**EXERCISE INSTRUCTIONS**
Set down exactly the lines from the one with "the Z axis. */" to the one with "before = set(bpy.data.objects)", both included, and no line outside that range.

**EXERCISE MATERIAL**
** Start **

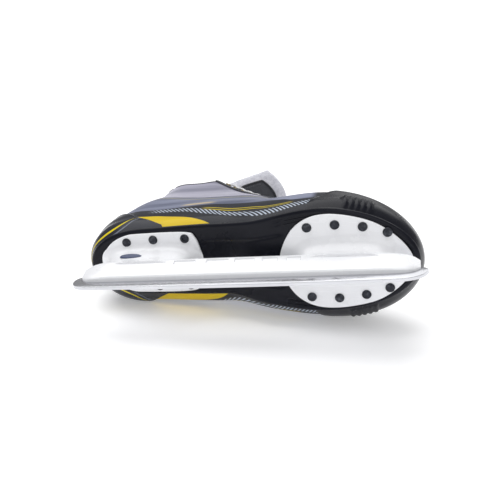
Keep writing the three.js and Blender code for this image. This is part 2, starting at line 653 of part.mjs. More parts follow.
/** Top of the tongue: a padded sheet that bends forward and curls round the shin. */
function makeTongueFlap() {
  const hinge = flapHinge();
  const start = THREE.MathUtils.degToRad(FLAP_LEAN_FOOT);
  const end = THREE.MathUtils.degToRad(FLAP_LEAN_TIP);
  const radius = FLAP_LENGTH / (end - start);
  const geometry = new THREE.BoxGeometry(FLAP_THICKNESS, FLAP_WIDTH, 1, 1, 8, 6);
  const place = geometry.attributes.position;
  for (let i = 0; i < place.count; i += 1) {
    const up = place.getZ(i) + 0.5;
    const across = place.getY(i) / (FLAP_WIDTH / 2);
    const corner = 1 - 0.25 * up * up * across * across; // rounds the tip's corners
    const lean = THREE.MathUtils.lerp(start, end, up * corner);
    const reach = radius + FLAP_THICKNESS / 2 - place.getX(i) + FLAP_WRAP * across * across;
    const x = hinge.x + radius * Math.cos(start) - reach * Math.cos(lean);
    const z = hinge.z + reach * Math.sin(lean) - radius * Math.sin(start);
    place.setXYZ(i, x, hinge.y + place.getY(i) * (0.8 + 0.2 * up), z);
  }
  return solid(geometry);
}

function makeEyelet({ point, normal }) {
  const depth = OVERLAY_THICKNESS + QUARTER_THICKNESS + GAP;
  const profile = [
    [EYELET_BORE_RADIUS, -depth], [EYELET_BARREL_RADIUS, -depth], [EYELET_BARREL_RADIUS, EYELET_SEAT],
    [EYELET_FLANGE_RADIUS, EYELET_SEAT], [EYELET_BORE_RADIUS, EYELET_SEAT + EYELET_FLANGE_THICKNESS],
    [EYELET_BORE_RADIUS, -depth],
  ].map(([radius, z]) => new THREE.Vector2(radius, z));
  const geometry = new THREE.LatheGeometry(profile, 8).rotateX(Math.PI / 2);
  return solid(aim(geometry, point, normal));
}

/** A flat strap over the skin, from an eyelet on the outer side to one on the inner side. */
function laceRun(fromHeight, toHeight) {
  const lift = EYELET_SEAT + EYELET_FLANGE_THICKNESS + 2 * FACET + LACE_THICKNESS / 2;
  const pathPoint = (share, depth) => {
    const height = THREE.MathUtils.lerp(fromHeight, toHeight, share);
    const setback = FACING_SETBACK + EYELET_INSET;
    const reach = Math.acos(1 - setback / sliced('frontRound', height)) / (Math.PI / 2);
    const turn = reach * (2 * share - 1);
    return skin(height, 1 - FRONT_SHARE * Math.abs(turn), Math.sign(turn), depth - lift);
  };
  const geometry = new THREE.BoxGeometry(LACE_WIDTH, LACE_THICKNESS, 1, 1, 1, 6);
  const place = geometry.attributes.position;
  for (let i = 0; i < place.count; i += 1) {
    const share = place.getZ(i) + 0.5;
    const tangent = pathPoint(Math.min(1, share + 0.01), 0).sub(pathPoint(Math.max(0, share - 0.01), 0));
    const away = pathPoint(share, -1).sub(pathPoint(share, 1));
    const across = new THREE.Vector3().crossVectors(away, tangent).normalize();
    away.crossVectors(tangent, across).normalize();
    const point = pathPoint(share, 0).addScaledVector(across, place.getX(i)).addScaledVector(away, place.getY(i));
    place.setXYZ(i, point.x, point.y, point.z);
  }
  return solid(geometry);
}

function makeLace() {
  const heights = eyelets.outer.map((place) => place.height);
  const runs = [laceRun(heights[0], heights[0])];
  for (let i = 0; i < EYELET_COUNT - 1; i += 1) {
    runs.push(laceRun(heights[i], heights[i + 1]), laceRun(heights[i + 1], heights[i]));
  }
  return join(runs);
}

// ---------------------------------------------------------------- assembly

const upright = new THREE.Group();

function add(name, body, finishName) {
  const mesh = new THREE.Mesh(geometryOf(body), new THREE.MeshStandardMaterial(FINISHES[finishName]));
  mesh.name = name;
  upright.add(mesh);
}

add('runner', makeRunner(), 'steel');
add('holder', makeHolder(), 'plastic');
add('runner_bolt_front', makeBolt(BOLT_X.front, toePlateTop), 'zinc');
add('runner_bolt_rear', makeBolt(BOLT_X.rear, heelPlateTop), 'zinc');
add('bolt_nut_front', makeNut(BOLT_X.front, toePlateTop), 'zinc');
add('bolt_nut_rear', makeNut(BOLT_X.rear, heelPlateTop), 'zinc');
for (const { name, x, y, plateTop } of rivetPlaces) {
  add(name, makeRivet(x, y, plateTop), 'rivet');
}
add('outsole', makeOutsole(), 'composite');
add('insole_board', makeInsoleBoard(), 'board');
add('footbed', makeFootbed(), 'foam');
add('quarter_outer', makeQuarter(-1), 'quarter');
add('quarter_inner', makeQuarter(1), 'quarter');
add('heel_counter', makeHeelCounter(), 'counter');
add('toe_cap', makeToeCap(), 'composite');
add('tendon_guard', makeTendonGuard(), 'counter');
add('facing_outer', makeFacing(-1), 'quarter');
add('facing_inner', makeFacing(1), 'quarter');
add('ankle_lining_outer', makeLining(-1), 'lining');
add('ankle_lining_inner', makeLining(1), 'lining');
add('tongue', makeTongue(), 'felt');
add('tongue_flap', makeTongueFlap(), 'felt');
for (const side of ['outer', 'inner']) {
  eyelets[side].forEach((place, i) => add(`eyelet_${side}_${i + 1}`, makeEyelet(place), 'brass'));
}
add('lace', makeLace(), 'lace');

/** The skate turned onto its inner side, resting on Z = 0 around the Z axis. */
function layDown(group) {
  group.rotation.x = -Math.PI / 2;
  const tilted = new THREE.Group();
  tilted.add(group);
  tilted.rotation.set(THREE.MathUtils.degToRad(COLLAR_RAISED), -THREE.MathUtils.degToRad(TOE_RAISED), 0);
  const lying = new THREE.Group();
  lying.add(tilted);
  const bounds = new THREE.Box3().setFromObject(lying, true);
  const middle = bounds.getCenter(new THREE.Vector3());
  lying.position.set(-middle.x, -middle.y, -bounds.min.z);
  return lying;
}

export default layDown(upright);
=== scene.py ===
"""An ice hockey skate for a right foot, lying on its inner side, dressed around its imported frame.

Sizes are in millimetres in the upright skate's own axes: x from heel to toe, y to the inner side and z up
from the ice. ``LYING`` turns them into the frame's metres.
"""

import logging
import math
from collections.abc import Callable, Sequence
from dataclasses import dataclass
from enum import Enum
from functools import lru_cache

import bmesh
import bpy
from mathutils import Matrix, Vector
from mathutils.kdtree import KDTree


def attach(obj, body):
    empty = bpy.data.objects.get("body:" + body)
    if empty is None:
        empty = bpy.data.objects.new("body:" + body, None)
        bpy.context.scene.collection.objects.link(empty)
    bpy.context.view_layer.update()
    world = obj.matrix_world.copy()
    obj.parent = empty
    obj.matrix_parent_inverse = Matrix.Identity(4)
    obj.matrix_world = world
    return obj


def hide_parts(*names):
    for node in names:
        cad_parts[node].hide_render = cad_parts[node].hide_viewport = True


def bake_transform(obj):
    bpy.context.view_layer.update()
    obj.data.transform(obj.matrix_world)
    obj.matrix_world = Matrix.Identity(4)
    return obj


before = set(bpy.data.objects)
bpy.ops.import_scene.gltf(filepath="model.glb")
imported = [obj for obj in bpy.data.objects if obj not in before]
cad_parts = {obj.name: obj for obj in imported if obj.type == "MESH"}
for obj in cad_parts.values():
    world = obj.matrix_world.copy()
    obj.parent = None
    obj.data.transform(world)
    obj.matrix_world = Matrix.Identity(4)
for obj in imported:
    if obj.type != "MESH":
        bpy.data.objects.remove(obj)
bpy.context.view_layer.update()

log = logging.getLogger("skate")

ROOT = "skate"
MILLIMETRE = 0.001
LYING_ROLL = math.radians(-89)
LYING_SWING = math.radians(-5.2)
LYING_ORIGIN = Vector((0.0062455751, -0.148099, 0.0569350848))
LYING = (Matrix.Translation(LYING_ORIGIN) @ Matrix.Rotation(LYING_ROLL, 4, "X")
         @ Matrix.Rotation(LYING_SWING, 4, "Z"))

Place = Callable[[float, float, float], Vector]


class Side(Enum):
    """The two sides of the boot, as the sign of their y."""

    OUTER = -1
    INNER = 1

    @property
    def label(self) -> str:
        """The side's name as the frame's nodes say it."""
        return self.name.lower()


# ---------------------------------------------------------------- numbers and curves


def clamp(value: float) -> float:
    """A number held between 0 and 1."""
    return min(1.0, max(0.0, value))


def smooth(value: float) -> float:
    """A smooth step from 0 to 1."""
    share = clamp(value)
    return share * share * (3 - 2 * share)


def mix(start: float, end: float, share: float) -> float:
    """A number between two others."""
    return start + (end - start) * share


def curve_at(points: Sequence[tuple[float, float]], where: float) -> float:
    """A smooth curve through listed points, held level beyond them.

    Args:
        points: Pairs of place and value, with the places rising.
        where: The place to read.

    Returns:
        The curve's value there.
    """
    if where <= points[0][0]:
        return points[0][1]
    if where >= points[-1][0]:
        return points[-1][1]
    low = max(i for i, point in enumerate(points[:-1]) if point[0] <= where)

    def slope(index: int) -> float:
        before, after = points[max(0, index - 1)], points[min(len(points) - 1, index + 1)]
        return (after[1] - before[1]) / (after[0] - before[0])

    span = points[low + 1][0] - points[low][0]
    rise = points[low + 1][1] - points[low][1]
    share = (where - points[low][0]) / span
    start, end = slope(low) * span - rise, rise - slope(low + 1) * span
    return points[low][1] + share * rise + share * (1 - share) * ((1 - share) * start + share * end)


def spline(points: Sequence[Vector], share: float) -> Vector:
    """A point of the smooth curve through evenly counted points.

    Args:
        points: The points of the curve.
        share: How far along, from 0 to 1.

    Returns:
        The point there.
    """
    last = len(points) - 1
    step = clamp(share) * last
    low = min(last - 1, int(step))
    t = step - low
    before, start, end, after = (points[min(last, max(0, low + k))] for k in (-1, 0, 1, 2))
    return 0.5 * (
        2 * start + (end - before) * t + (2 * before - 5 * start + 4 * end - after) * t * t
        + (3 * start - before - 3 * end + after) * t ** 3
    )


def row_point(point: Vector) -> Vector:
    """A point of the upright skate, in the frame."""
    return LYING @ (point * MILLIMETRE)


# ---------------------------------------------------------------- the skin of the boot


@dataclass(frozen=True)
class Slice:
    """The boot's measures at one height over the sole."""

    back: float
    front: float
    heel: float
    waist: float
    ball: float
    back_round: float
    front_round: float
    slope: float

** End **
** Start **

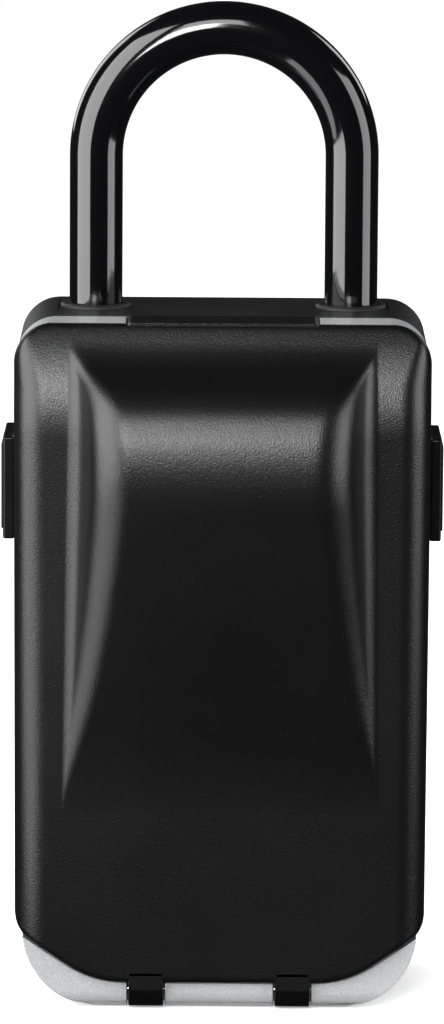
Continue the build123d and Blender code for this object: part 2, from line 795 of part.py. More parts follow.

** End **

**COMPLETE RESPONSE**
/** The skate turned onto its inner side, resting on Z = 0 around the Z axis. */
function layDown(group) {
  group.rotation.x = -Math.PI / 2;
  const tilted = new THREE.Group();
  tilted.add(group);
  tilted.rotation.set(THREE.MathUtils.degToRad(COLLAR_RAISED), -THREE.MathUtils.degToRad(TOE_RAISED), 0);
  const lying = new THREE.Group();
  lying.add(tilted);
  const bounds = new THREE.Box3().setFromObject(lying, true);
  const middle = bounds.getCenter(new THREE.Vector3());
  lying.position.set(-middle.x, -middle.y, -bounds.min.z);
  return lying;
}

export default layDown(upright);
=== scene.py ===
"""An ice hockey skate for a right foot, lying on its inner side, dressed around its imported frame.

Sizes are in millimetres in the upright skate's own axes: x from heel to toe, y to the inner side and z up
from the ice. ``LYING`` turns them into the frame's metres.
"""

import logging
import math
from collections.abc import Callable, Sequence
from dataclasses import dataclass
from enum import Enum
from functools import lru_cache

import bmesh
import bpy
from mathutils import Matrix, Vector
from mathutils.kdtree import KDTree


def attach(obj, body):
    empty = bpy.data.objects.get("body:" + body)
    if empty is None:
        empty = bpy.data.objects.new("body:" + body, None)
        bpy.context.scene.collection.objects.link(empty)
    bpy.context.view_layer.update()
    world = obj.matrix_world.copy()
    obj.parent = empty
    obj.matrix_parent_inverse = Matrix.Identity(4)
    obj.matrix_world = world
    return obj


def hide_parts(*names):
    for node in names:
        cad_parts[node].hide_render = cad_parts[node].hide_viewport = True


def bake_transform(obj):
    bpy.context.view_layer.update()
    obj.data.transform(obj.matrix_world)
    obj.matrix_world = Matrix.Identity(4)
    return obj


before = set(bpy.data.objects)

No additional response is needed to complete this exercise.